Gynecomastia Surgery on the Overweight Man
A frequent defense for gynecomastia is to gain a lot of weight — often, as much as 100 pounds – in order to disguise the shame of having womanly breasts.
The thinking seems to be a flabby chest will seem normal if the rest of the body is heavy, too.
Teen boys with large breasts often do exactly that, gaining as much weight as possible.
It’s not a good idea.
For one, it’s hard on your body and your health. Keeping that excess weight into and through the 20s, creates a higher risk of developing type II diabetes, high blood pressure and perhaps sleep apnea.
Keeping that weight into your 30s and 40s, increases the risk of atherosclerosis, or arterial disease, which additionally puts you at risk of heart trouble.
Gaining weight also makes the job of the plastic surgeon job harder and the results of gynecomastia surgery less pleasing.
Here’s why:
Picking up a lot of weight stretches your skin and contributes to skin drooping and sagging if and when you get around to losing the excess weight. The skin loses its elasticity.
If you then opt for male breast reduction surgery, you’ll have more scars because more tissue and the lax, excessive skin must be removed from the chest.
So, if a patient has been heavy, the gynecomastia surgery to get a smooth, flat and contoured chest may require more than minimal scars.
Of course, in the best possible scenario, all patients would arrive on the day of surgery at their optimum weight.
But that doesn’t always happen. Time after time, patients tell me they are too embarrassed to exercise at the gym due to their so-called “man boobs”. (Gyms are especially rife with the cruel moniker, “bitch tits”.) And if they can’t exercise, they can’t lose the weight.

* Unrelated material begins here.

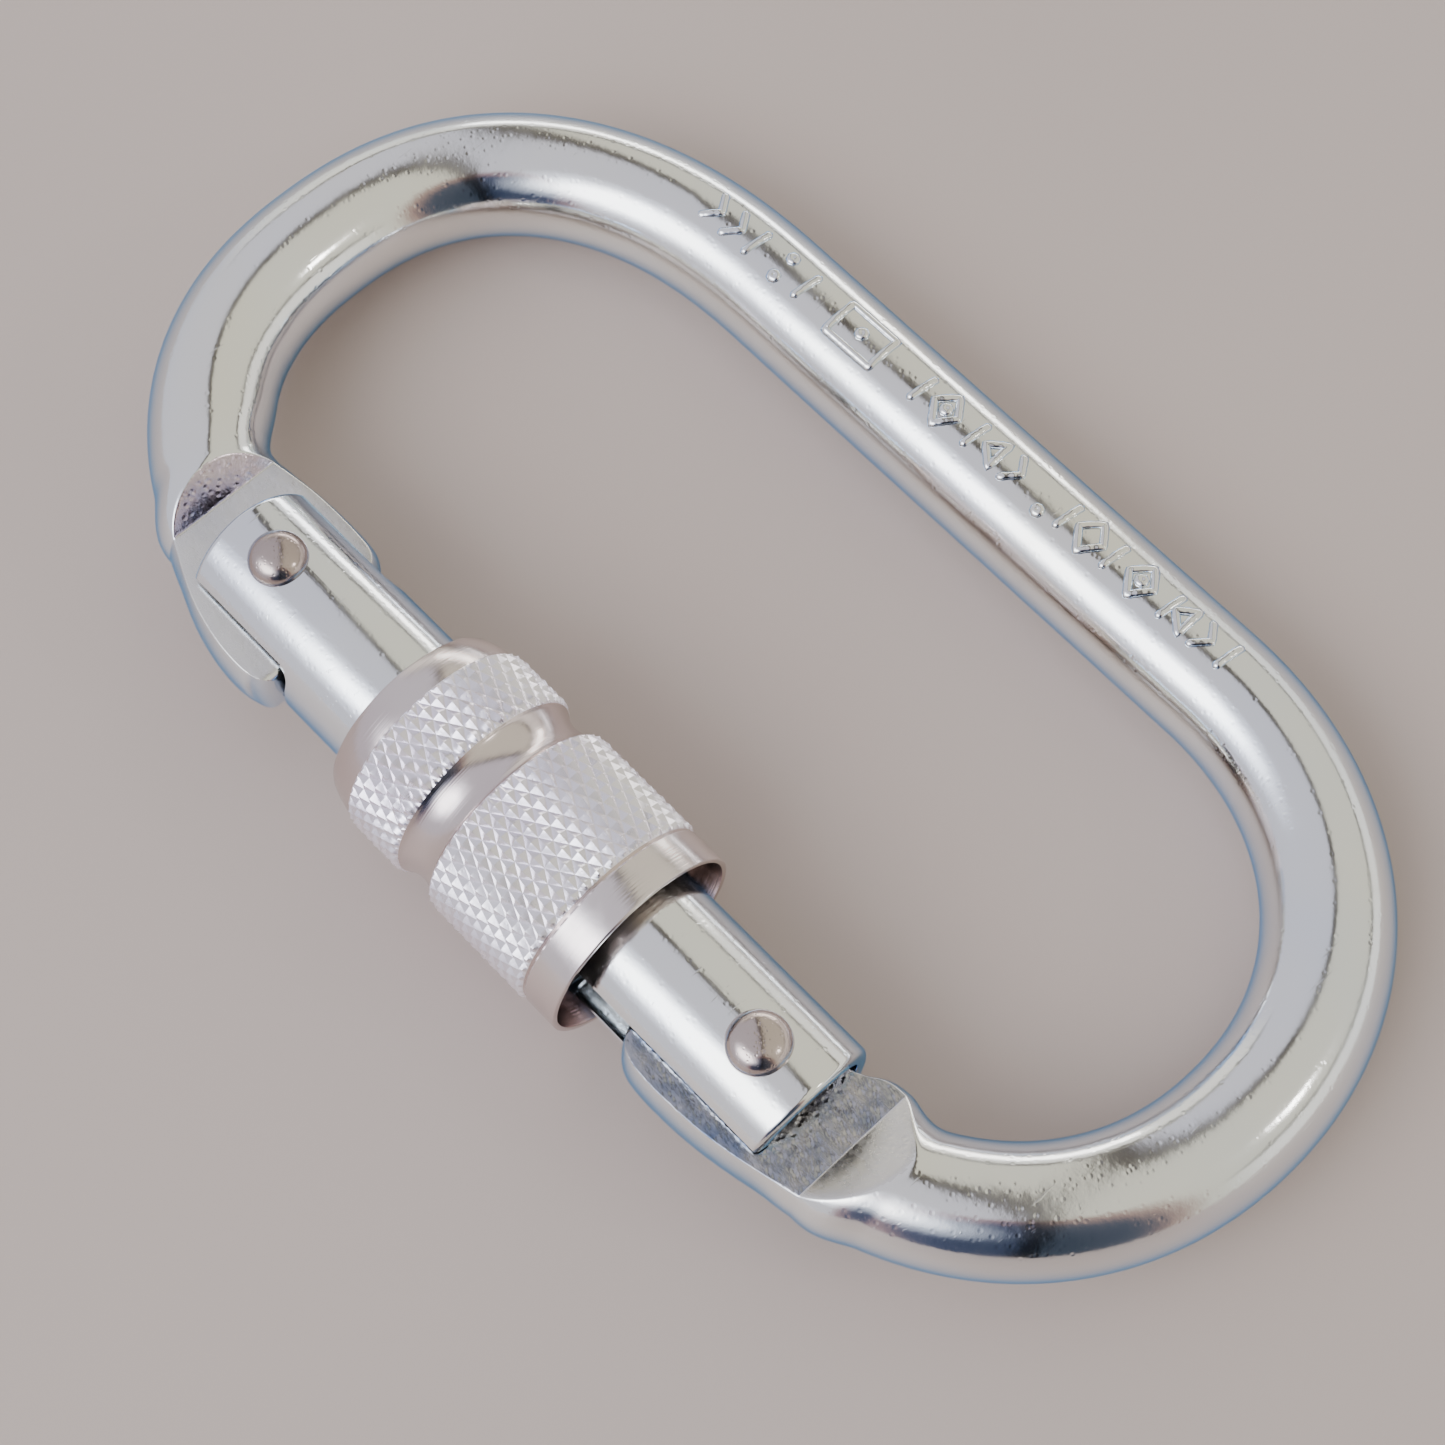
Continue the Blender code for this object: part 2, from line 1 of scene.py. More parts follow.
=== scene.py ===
"""Looks of the locking carabiner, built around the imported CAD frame.

Metres, +Z up, in the row frame: X from the hinge end to the latch end, Y from the
gate to the spine.  Outlines below are in millimetres and are drawn from the oval's
long axis, which lies DRAWING_Y above the row frame's X axis.
"""
import json
import math
import random

import bmesh
import bpy
import numpy as np
from mathutils import Matrix, Vector


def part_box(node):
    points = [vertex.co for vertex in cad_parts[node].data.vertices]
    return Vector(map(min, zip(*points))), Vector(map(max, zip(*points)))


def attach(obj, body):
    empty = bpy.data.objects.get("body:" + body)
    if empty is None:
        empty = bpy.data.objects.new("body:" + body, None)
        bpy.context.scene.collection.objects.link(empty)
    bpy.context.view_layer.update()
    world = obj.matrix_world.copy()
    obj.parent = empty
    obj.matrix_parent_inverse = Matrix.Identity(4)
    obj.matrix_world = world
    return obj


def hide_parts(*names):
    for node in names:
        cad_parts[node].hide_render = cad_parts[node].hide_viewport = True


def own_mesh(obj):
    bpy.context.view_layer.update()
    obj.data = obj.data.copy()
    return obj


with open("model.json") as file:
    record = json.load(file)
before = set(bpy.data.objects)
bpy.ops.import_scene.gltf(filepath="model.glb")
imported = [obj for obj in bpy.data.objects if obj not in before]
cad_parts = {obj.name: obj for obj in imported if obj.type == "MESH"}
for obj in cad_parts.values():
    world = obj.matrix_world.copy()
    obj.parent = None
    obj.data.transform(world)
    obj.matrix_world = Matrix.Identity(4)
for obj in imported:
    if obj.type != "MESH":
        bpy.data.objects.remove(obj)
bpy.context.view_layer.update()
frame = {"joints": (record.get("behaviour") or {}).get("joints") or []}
random.seed(7)

MM = 0.001
JOINTS = {joint["name"]: joint for joint in frame["joints"]}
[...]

If an overweight patient requests gynecomastia surgery, I may go ahead — particularly for moderately overweight men — with the understanding I can only reduce the thickness of the chest to match the thickness of the surrounding tissues.
If I took too much tissue away from the chest, it would look concave in relation to the rest of the patient’s body.
The outcome? The patient is still overweight but with smaller and less conspicuous breasts.
Alas, the patient will look like a normally overweight man, with a small fold under his breasts…..instead of an overweight man with enlarged, female-like breasts.